Yes, fascinating how store developed in American history. Presumably their shops were stores for goods who also sold them. Reminds me of “general store” in westerns. Maybe that’s where it comes from?

NB Outside of UK or North America, here we use the word store as a place to store things but occasionally for a dairy (essentially a general store) as in “I’ll go to the store” to get basic restocking essentials. It’s used for a few other shops but generally in the context of a warehouse that also sells its goods. Shop is used a lot more. But coffee shop is never used here (we’d say cafe - and a some decades ago there weren’t many of them - coffee wasn’t common nor good here). If you did say coffee shop I suppose it would be a speciality shop (eg for selling particular varieties of coffee beans).

So I guess it’s good Duolingo takes a variety of answers on this one :)


Guys, I am still confused. Is a negozio del caffè a place where one buys coffee beans or ground coffee, or is it a type of restaurant where one buys and drinks brewed coffee?


If you asked me (NZ) 'where is the coffee shop?' and you were another NZr, I would more naturally assume that you wanted to buy coffee beans. If you were a tourist, I might enquire further and check whether you were really after a cafe.


I know plenty of people that say coffee shop, myself included. Maybe it is a reginonal thing.


Me too (Welsh/English border).


This is the most important sentence to know when traveling ;)

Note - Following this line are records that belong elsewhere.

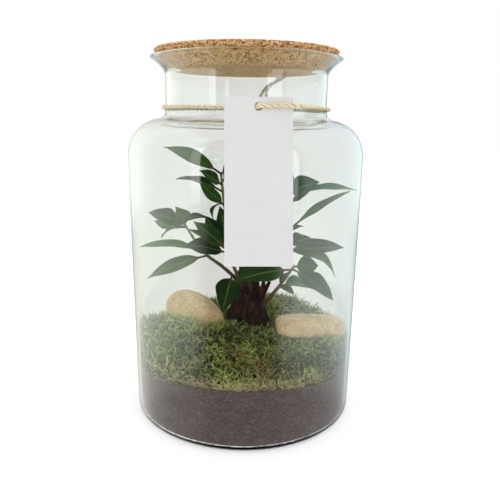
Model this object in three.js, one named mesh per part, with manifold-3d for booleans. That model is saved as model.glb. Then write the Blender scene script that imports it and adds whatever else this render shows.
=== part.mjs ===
// A planted glass terrarium: a wide corked jar holds potting soil, a cover of moss, two river
// pebbles and a small fig with a swollen trunk. A twine round the jar's neck carries a card tag.
// Millimetres, +Z up. The origin is the middle of the jar's flat underside, and -Y is the front.

import * as THREE from 'three';
import { mergeVertices } from 'three/addons/utils/BufferGeometryUtils.js';
import Module from 'manifold-3d';

const wasm = await Module();
wasm.setup();

// Gap between pieces that touch, and the number of flats round everything that fills the jar
const GAP = 0.3;
const ROUND = 48;

// Jar: blown glass, with a flat floor, a body that widens slowly and a quarter-round shoulder
const JAR = {
  wall: 2.5, floor: 2.8, footRadius: 88, footHeight: 6, bodyLow: 93.3, bodyHigh: 95.5, widestZ: 190,
  shoulderZ: 217, shoulderRadius: 29, neckRadius: 64.9, neckZ: 249, flareZ: 279, rimZ: 292, rimRadius: 76.3,
  lipHeight: 1.2,
};
const FLARE_POWER = 1.8;

// Cork: a tapered disc seated in the flare of the rim
const CORK = { lowRadius: 63.2, lowZ: 282.8, highRadius: 73.5, highZ: 298.2, chamfer: 0.8 };

// Twine: one loop round the neck that reaches forward to the card's hole, tied at the back
const TWINE = { radius: 1.5, z: 254.2, knotAngle: 80, sides: 8 };

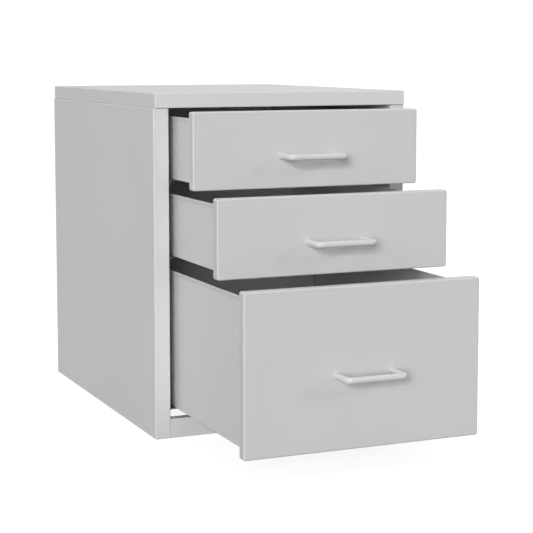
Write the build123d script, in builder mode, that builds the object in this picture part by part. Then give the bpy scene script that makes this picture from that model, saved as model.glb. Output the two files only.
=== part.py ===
"""Steel pedestal cabinet with three drawers on nylon rollers.

Millimetres, +Z up, the front towards -Y. The origin lies on the floor, at the centre of the body's
footprint. The drawers are drawn part way out, and each one slides along Y.
"""

from build123d import *
import os

os.makedirs("parts", exist_ok=True)

# Body
WIDTH = 460.0
DEPTH = 590.0
HEIGHT = 572.0
BODY_SHEET = 1.0
BODY_BEND = 1.5
SKIRT_HEIGHT = 24.5
TOP_INSET = 1.5
TOP_OVERHANG = 4.0
TOP_LIP = 22.0
POST_WIDTH = 26.5
JAMB_DEPTH = 57.0
RAIL_TOP = 32.3
RAIL_FLANGE = 18.0
BACK_FLANGE = 15.0
FOLD_CLEARANCE = 0.6
UPRIGHT_SHEET = 1.2
UPRIGHT_DEPTH = 30.0
UPRIGHT_REAR = 575.0
UPRIGHT_END_GAP = 3.0

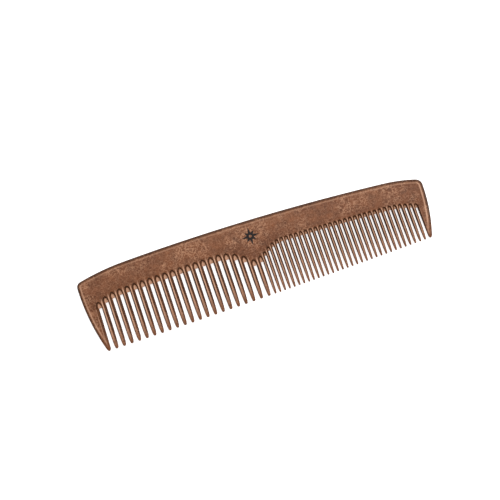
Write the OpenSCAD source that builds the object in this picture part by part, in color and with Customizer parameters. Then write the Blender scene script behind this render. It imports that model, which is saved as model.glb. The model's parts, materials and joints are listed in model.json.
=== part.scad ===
// Pocket beard comb: one moulded blade with a coarse and a fine section of teeth, and a printed emblem.
// Millimetres. X runs along the comb, from the coarse end (-X) to the fine end (+X).
// Y runs across it, from the tips (-Y) to the back (+Y). Z is the thickness, and the comb lies flat on Z = 0.
// The moulding is one piece on the real comb. Here it is divided where its forms change:
// the back, the two end teeth and every single tooth, each meeting the back face to face.

/* [Overall size] */
// Length of the comb, end to end
comb_length = 130; // [105:1:160]
// Depth of the comb, from the middle tips to the crown of the back
comb_depth = 29.6; // [24:0.1:36]
// Thickness of the back and of the tooth roots
back_thickness = 4; // [3:0.1:6]
// Thickness of a tooth at its tip
tip_thickness = 1.8; // [1.2:0.1:2.6]

/* [Outline] */
// Distance of the crown, the highest point of the back, from the coarse end
crown_from_end = 25; // [18:1:40]
// Radius of the long curve of the back, between its brow and its shoulder
back_radius = 830; // [500:10:1500]
// Distance from the coarse end at which the back turns down into its brow
brow_length = 19; // [12:1:24]
// Radius of that brow
brow_radius = 90; // [50:5:200]
// Distance from the fine end at which the back turns down into its shoulder
shoulder_length = 13; // [8:1:20]
// Radius of that shoulder
shoulder_radius = 55; // [30:1:100]
// Corner radius at the coarse end
coarse_corner_radius = 2.2; // [1:0.1:4]
// Corner radius at the fine end
fine_corner_radius = 2.6; // [1:0.1:4]
// Radius of the coarse end's outer edge
coarse_end_radius = 84; // [40:1:150]
// Radius of the fine end's outer edge
fine_end_radius = 62; // [40:1:150]
// How far below the crown the coarse end is widest
coarse_end_drop = 4.3; // [4:0.1:9]
// How far below the crown the fine end is widest
fine_end_drop = 9.3; // [8:0.1:12]
// Chamfer round the outer edge
edge_chamfer = 0.6; // [0.2:0.05:1]

/* [Root line] */
// Depth of the solid back at its deepest plain place, from the crown to the root line
band_depth = 11.05; // [9:0.05:13]
// Radius of the root line
root_radius = 1250; // [600:10:3000]
// Distance of the root line's highest point from the coarse end
root_crown_from_end = 20; // [10:1:40]
// How much deeper the back grows behind the emblem
shield_depth = 6.8; // [3:0.1:8]
// Reach of that deeper place towards the coarse end
shield_coarse_reach = 13.6; // [8:0.1:20]
// Reach of that deeper place towards the fine end
shield_fine_reach = 11.6; // [8:0.1:20]
// How much the root line drops at the first coarse gap
coarse_end_dip = 2.1; // [0:0.1:4]
// Reach of that drop
coarse_dip_reach = 8.7; // [4:0.1:15]
// How much the root line drops at the last fine gap
fine_end_dip = 1.7; // [0:0.1:4]
// Reach of that drop
fine_dip_reach = 11; // [4:0.1:15]

/* [Teeth] */
// Number of teeth in the coarse section
coarse_count = 21; // [12:1:22]
// Number of teeth in the fine section
fine_count = 32; // [20:1:34]
// Place of the gap between the two sections, from the comb's middle
split_x = 1.7; // [-6:0.1:6]
// Width of a coarse tooth at its root
coarse_tooth_w = 1.8; // [1.2:0.05:2.1]
// Width of a coarse tooth where its tip begins to round
coarse_tip_w = 1.0; // [0.7:0.05:1.2]
// Width of the flat crest of a coarse tooth at its root
coarse_crest_w = 0.5; // [0.2:0.05:0.8]
// Width of a fine tooth at its root
fine_tooth_w = 1.25; // [0.8:0.05:1.45]
// Width of a fine tooth where its tip begins to round
fine_tip_w = 0.65; // [0.5:0.05:0.8]
// Width of the flat crest of a fine tooth at its root
fine_crest_w = 0.35; // [0.15:0.05:0.6]
// Width of the coarse end tooth at its root
coarse_end_w = 5.2; // [4:0.1:7]
// Width of the fine end tooth at its root
fine_end_w = 4.6; // [3.5:0.1:7]
// Radius of the end teeth's tips
end_tip_r = 0.65; // [0.4:0.05:0.9]
// Lean of the end teeth's inner edges towards the comb's ends, in degrees
end_lean = 0.9; // [0:0.1:2]
// Length over which a tooth narrows towards its tip
taper_length = 10; // [6:0.5:12]
// How far the tips at the comb's ends lie back from those in the middle
tip_bow = 0.5; // [0:0.05:1]
// Distance from the crown over which the faces are flat; below it they thin towards the tips
flat_depth = 14.8; // [12:0.1:16]
// Height of the upright strip along the middle of a tooth's flank
flank_land = 0.5; // [0.2:0.05:1]
// Length of the stubs that the back keeps between its gaps, where the teeth meet it
root_stub = 0.3; // [0.1:0.05:1]
// Length of the ramp that ends a coarse gap on each face
coarse_ramp = 2.15; // [1:0.05:3]
// Length of the ramp that ends a fine gap on each face
fine_ramp = 1.25; // [0.8:0.05:2]
// How much narrower a ramp is than its gap, on each side
ramp_inset = 0.05; // [0.03:0.01:0.1]

/* [Printed emblem] */
// Height of the printed star from its middle to a long point
star_long_r = 3.4; // [2:0.1:4]
// Reach of its short points
star_short_r = 2.5; // [1.5:0.1:3]
// Radius at the valleys between its points
star_valley_r = 1.3; // [0.9:0.05:1.4]
// Number of long points
star_points = 4; // [3:1:6]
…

Why isn't "Where is the store for coffee" acceptable here?


While it's a correct literal translation, an English speaker would probably not understand you wanted a cafe and might think you want to buy ground coffee or coffee beans to make coffee yourself at home


As an English speaker I have never heard of a coffee shop, certainly didn’t know it to be a standard term for cafe. Ironically, I have heard of a tea shop (with the same cafe connotations) but probably from visiting the UK as a child.

The main thing we really need clarified is what does negozio del caffe refer to for Italians? Or is it slightly ambiguous? Could it refer to either a shop for coffee or a place one goes to drink coffee?


"Where is the coffee bar" was not accepted. It's in the hints. ??


Because il negozio is in the sentence, which makes it specifically about a shop or a store. If the sentence was only 'Dov'è il caffè/il bar' then you could get away with Where is the coffee bar, I think.


I see, said the blind old gizzard, thank you! A lingo for your troubles. :)


can i say '' il negozio del libro '' as '' libreria'' to say '' bookstore''


You will surely be understood, but it is not the correct expression
- il negozio dei libri = libreria
- il negozio della carne = macelleria
- il negozio del pane = panetteria

"Dov'è il negozio del caffè?" is not a question you usually ask.
it is much more correct to say:
Dove posso comprare del caffè / una macchina per il caffè? (where can I buy coffee / a coffee machine?)
Dove posso prendere un caffè? (where can I get a coffee?)


I typed " where is the coffee shop" and got the message that it was not correct. ?


Coffeeshop was not accepted. Yet it translates as the place you buy coffee. Makes no sense to me


This doesn't make sense in American English. Here someone is more likely to say "coffee house". Starbucks is a coffee house where one can also shop, but few if any would call it a coffee shop.


That’s exactly what I (always lived in eastern US) would call a Starbucks: a coffee shop. I’ve heard people say coffee house and I might say “café” (which is of course french) but I would usually say “coffee shop.”


dov'e sounds like beve. Check please....


where is a "coffee shop? " Not in US


google translate says "caffeteria" is a proper translation of "coffee shop". Does anyone know if this is true "on the ground" in Italy?


Time for Duo to make the change and correct the translation or explain why it is correct.


Why not "Dov'è il negozio di caffe"?